[start of RAW DATA]

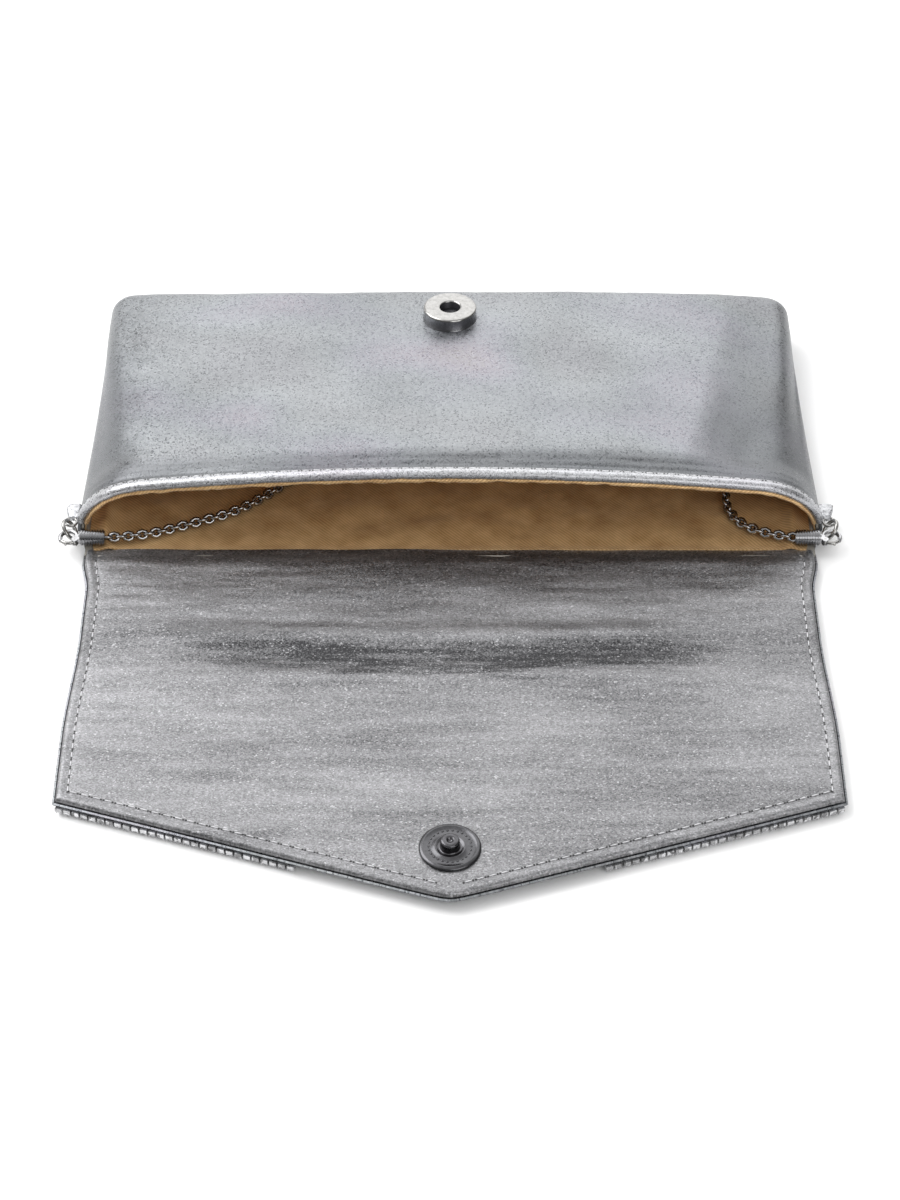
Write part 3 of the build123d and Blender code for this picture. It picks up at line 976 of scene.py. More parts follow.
    def back(self) -> None:
        """The back panel: flat on the table, its edges turned up to meet the front."""
        def place(u: float, v: float) -> Vector:
            """One point, u across from -1 to 1 and v from the hinge to the closed end."""
            y = -1.0 + v * (self.form.length + 0.6)
            edge = max(smooth(0.965, 1.0, abs(u)), smooth(0.955, 1.0, v))
            lift = 0.03 + 0.9 * edge**2 + 0.12 * (1 - edge) * abs(wander(u * 3, v * 2, 4.0))
            return at(u * (self.outline(y) - 0.3), y, lift)

        across = np.sin(np.linspace(-math.pi / 2, math.pi / 2, 121))
        along = np.concatenate([np.linspace(0, 0.92, 48), np.linspace(0.93, 1.0, 16)])
        piece = cloth_grid("back_fabric", across, along, place, "silver", self.back_cloth, flip=True)
        thicken(piece, self.back_thickness)
        tuple(side * MM for side in self.back_flat)
        settle(piece, Body.BAG, Slot.SILVER, "back_panel")

    def floor_lining(self) -> None:
        """The gold lining of the back panel, from the flap's seam to the closed end."""
        def place(u: float, v: float) -> Vector:
            """One point, u across from -1 to 1 and v from the flap's seam inwards."""
            y = 1.2 + v * (self.form.length - self.form.inside - 1.8)
            calm = smooth(0.02, 0.14, v) * (1 - smooth(0.86, 0.98, abs(u)))
            lift = 0.6 * wander(u * 4, v * 6, 3.0) * calm
            lift += 1.6 * bump(abs(u), 0.955, 0.02) * bump(v, 0.12, 0.12)
            return at(u * (min(self.outline(y), 92.5) - 2.3), y, 2.2 + lift + 0.35 * (1 - smooth(0, 0.02, v)))

        across = np.sin(np.linspace(-math.pi / 2, math.pi / 2, 131))
        along = np.concatenate([np.linspace(0, 0.1, 14), np.linspace(0.115, 1.0, 60)])
        piece = cloth_grid("back_lining_cloth", across, along, place, "gold", self.back_cloth)
        thicken(piece, self.lining)
        tuple(side * MM for side in self.floor_flat)
        settle(piece, Body.BAG, Slot.GOLD, "back_lining")


@dataclass
class MouthBinding:
    """Bright strip folded over the mouth's edge, its stitches and the gold edge below it, in millimetres."""

    form: BagForm = FORM
    low: float = 0.022
    silver_fold: tuple[tuple[float, float], ...] = (
        (2.35, 0.02), (2.3, 0.28), (2.1, 0.42), (1.7, 0.38), (1.3, 0.54), (0.8, 0.60), (0.3, 0.52),
        (-0.3, 0.25), (-0.65, -0.25), (-0.72, -0.8), (-0.5, -1.3), (-0.15, -1.55), (0.3, -1.6))
    gold_fold: tuple[tuple[float, float], ...] = (
        (0.2, -1.35), (-0.2, -1.5), (-0.5, -1.8), (-0.55, -2.15), (-0.3, -2.45), (0.3, -2.6), (1.2, -2.6),
        (3.5, -2.45))
    girth: float = 215.0
    run: float = 205.0
    thickness: float = 0.25
    least_width: float = 10.0
    stitch_pitch: float = 2.9
    stitch_deep: float = 1.8
    stitch_high: float = 0.36
    stitch_length: float = 1.7
    thread: float = 0.22

    def axes(self, share: float) -> tuple[Vector, Vector, Vector, Vector]:
        """The mouth's edge at a share of its length.

        Args:
            share: 0 at the left foot to 1 at the right.

        Returns:
            The point, and directions along the edge, into the bag and outwards.
        """
        edge = self.form.shell(share, 0.0)
        along = (self.form.shell(share + 0.003, 0.0) - self.form.shell(share - 0.003, 0.0)).normalized()
        inward = (self.form.shell(share, 0.04) - edge).normalized()
        return edge, along, inward, along.cross(inward).normalized()

    def build(self) -> None:
        """Makes the strip, the gold edge and the stitches."""
        shares = np.linspace(self.low, 1 - self.low, 200)
        for name, fold, finish, slot in (("mouth_binding_cloth", self.silver_fold, "binding", Slot.BINDING),
                                         ("mouth_gold_edge", self.gold_fold, "gold", Slot.GOLD)):
            piece = self.strip(name, shares, fold, finish)
            settle(piece, Body.BAG, slot, *(["mouth_binding"] if finish == "binding" else []))
        count = round(self.run / self.stitch_pitch)
        places = []
        for i in range(count):
            edge, along, inward, out = self.axes(0.045 + 0.91 * i / (count - 1))
            place = edge + inward * self.stitch_deep * MM + out * self.stitch_high * MM
            places.append(stand(place, along, out))
        stitches = stitch_row("mouth_stitches", places, self.stitch_length, self.thread)
        settle(stitches, Body.BAG, Slot.BINDING)

    def strip(self, name: str, shares: np.ndarray, fold: Sequence[tuple[float, float]],
              finish: str) -> bpy.types.Object:
        """Sweeps one fold along the mouth.

        Args:
            name: the piece's name.
            shares: stations along the mouth.
            fold: depth into the bag and height above the panel, in millimetres.
            finish: the finish's name.

        Returns:
            The strip.
        """
        runs = np.concatenate([[0], np.cumsum([math.dist(a, b) for a, b in zip(fold, fold[1:])])])

        def place(share: float, run: float) -> Vector:
            """One point of the strip."""
            deep, high = (float(np.interp(run, runs, [p[i] for p in fold])) for i in (0, 1))
            edge, _, inward, out = self.axes(share)
            pucker = 1 + 0.16 * wander(share * 60, run / 3, 7.0)
            return edge + inward * deep * MM + out * high * pucker * MM

        piece = cloth_grid(name, shares, runs, place, finish,
                           lambda share, run: (share * self.girth, run), flip=True)
        thicken(piece, self.thickness)
        max(runs[-1], self.least_width) * MM
        return piece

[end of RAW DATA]

Reproduce verbatim only this range: the first line of the material through the line that contains "return at(u * (self.outline(y)", inclusive.

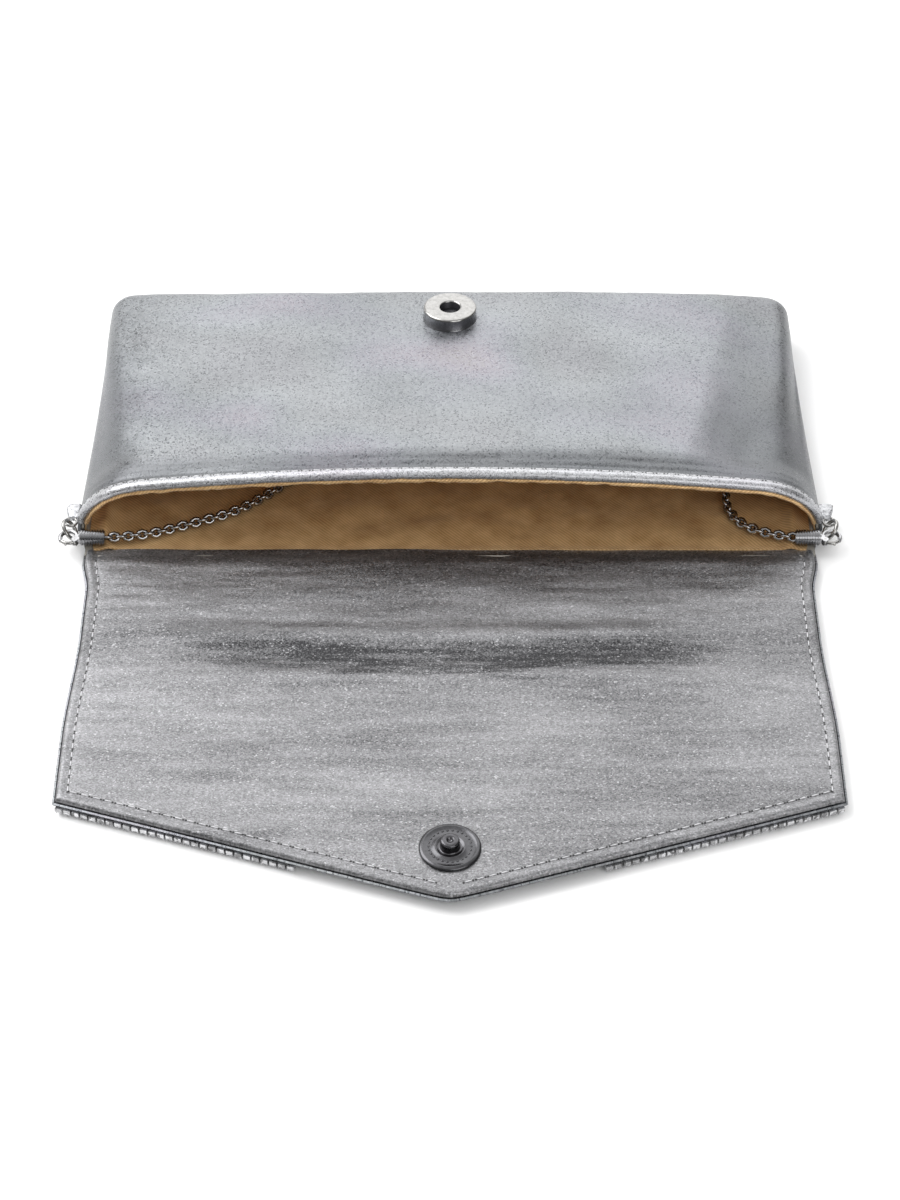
Write part 3 of the build123d and Blender code for this picture. It picks up at line 976 of scene.py. More parts follow.
    def back(self) -> None:
        """The back panel: flat on the table, its edges turned up to meet the front."""
        def place(u: float, v: float) -> Vector:
            """One point, u across from -1 to 1 and v from the hinge to the closed end."""
            y = -1.0 + v * (self.form.length + 0.6)
            edge = max(smooth(0.965, 1.0, abs(u)), smooth(0.955, 1.0, v))
            lift = 0.03 + 0.9 * edge**2 + 0.12 * (1 - edge) * abs(wander(u * 3, v * 2, 4.0))
            return at(u * (self.outline(y) - 0.3), y, lift)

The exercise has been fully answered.